Léo Ferré va encore l’utiliser, cette fois en chanson, de Mon Général (« Je vous écris du paradis… ») ou Cloclo-la-Cloche (« Mais aujourd’hui je vous écris… ») à La Lettre et Lorsque tu me liras, qui sont de toute évidence deux lettres authentiques adressées à Marie.
Toutefois, il va aussi user d’une forme légèrement différente : l’adresse. Certains textes ne sont pas des lettres à proprement parler – pas dans leur forme – mais constituent des adresses à des personnes vivantes. Après tout, rien ne commandait qu’une chanson contre Franco ait l’allure d’interpellation directe qu’il lui a donnée (Franco-la-Muerte). Rien non plus n’indiquait qu’une chanson contre Pie XII ait la tournure qui est la sienne dans Monsieur Tout-Blanc. Il n’était pas obligatoire, sur le plan du style, qu’une chanson contre de Gaulle prenne la forme d’une adresse immédiate, comme dans Sans façons.
L’adresse est également utilisée dans Monsieur mon passé ou Madame la misère, envers qui l’auteur use de la forme impérative : « Laissez-moi passer », « Écoutez le silence ».
On remarque donc que, dans ces deux derniers cas, l’interpellation conduit à une mise en cause ou à un ordre. L’artiste prend les choses de haut, il a un compte à régler avec la misère comme avec le pape, avec Franco comme avec son temps jadis. Il ne s’agit pas de leur répondre mais bien de les prendre à parti. Peu lui importe la dimension sociale ou politique de ses « correspondants », l’auteur les interpelle et, d’égal à égal, leur dit leur fait. Cela tient du « Hep, vous là-bas » au ton comminatoire.
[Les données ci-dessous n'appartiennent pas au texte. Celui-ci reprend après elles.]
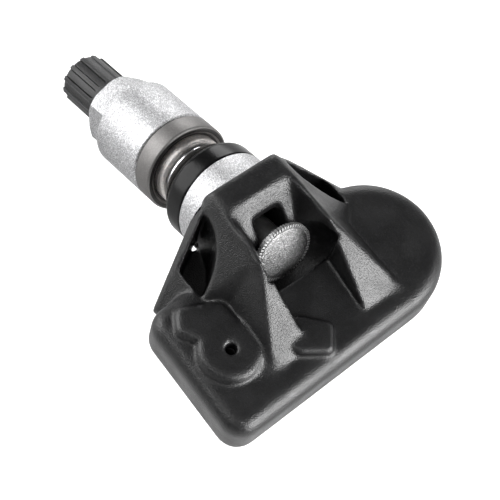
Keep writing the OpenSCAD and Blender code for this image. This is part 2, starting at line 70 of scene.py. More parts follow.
# Spans of a texture's value that the shader groups stretch to 0..1
SPARKLE_SPAN = (0.35, 0.85)
CLOUD_SPAN = (0.35, 0.65)
BREAK_SPAN = (0.2, 0.6)
RING_SPAN = (0.3, 0.7)
# Half the height of a thread's ridge, as a share of the pitch
RIDGE_SHARE = 0.48
# Longest cut that a rounding makes, as a share of the side
CUT_SHARE = 0.45

# A colour or a direction
Triple = tuple[float, float, float]
Profile = list[tuple[float, float]]
# Angle, radius and distance along the valve to the radius that is cut there
Relief = Callable[[float, float, float], float]


class Body(Enum):
    """The moving bodies of the frame that new pieces ride on."""

    VALVE = "valve"
    SENSOR = "sensor"
    WASHER = "washer"
    NUT = "nut"
    CAP = "cap"


# Shader groups and finishes


class NodeBoard:
    """A node tree with short calls for its sockets, nodes and links."""

    def __init__(self, tree: NodeTree) -> None:
        """Keeps the tree that the calls work on."""
        self.tree = tree

    def socket(self, label: str, kind: str, side: str = "INPUT") -> NodeTreeInterfaceSocket:
        """Adds a named socket to a group.

        Args:
            label: name of the socket.
            kind: its kind, such as "Float".
            side: "INPUT" or "OUTPUT".

        Returns:
            The socket.
        """
        return self.tree.interface.new_socket(label, in_out=side, socket_type=f"NodeSocket{kind}")

    def add(self, kind: str, inputs: dict | None = None, **settings: object) -> Node:
        """Adds a node.

        Args:
            kind: the node's type name.
            inputs: values or sockets for its inputs, by name or index.
            settings: attributes set on the node before its inputs.

        Returns:
            The new node.
        """
        node = self.tree.nodes.new(kind)
        for key, value in settings.items():
            setattr(node, key, value)
        self.feed(node, inputs or {})
        return node

    def feed(self, node: Node, inputs: dict) -> None:
        """Sets a node's inputs.

        Args:
            node: the node.
            inputs: values or sockets, by the input's name or index.
        """
        for key, value in inputs.items():
            if isinstance(value, NodeSocket):
                self.join(value, node.inputs[key])
            else:
                node.inputs[key].default_value = value

    def join(self, source: NodeSocket, target: NodeSocket) -> None:
        """Links one socket to another."""
        self.tree.links.new(source, target)

    def math(self, operation: str, *values: object) -> NodeSocket:
        """The result of a sum on two or three values or sockets."""
        return self.add("ShaderNodeMath", dict(enumerate(values)), operation=operation).outputs[0]

    def ramp(self, value: NodeSocket, low: object, high: object,
             to_low: float = 0.0, to_high: float = 1.0) -> NodeSocket:
        """Maps a value from one span to another.

        Args:
            value: the socket to map.
            low: start of the span that comes in, a value or a socket.
            high: its end.
            to_low: value given out at the start.
            to_high: value given out at the end.

        Returns:
            The mapped value's socket.
        """
        node = self.add("ShaderNodeMapRange", {0: value, 1: low, 2: high, 3: to_low, 4: to_high})
        return node.outputs[0]


def new_material(name: str) -> tuple[Material, NodeBoard, Node]:
    """Starts a material.

    Args:
        name: name of the material.

    Returns:
        The material, a board to wire it on, and its Principled shader.
    """
    made = bpy.data.materials.new(name)
    made.use_nodes = True
    return made, NodeBoard(made.node_tree), made.node_tree.nodes["Principled BSDF"]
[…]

L’adresse est décidément partout : invocatoire (Cloches de Notre-Dame, Marseille), ironique (Martha la mule, Judas, La Poisse), agressive (Miss Guéguerre, T’es rock, Coco !), amicale (Mister Georgina, Salut Beatnick, Gaby, Tu chanteras, Michel), satirique et sociale (La Maffia, La Gueuse, T’as payé, Vous les filles, La Grève, Le Conditionnel de variétés, L’Oppression), mélancolique (Madame Angleterre, La Chanson triste, Paname, Le Vent, Tu sors souvent, Beau saxo, Pépée, Paris, je ne t’aime plus, Mister the Wind)…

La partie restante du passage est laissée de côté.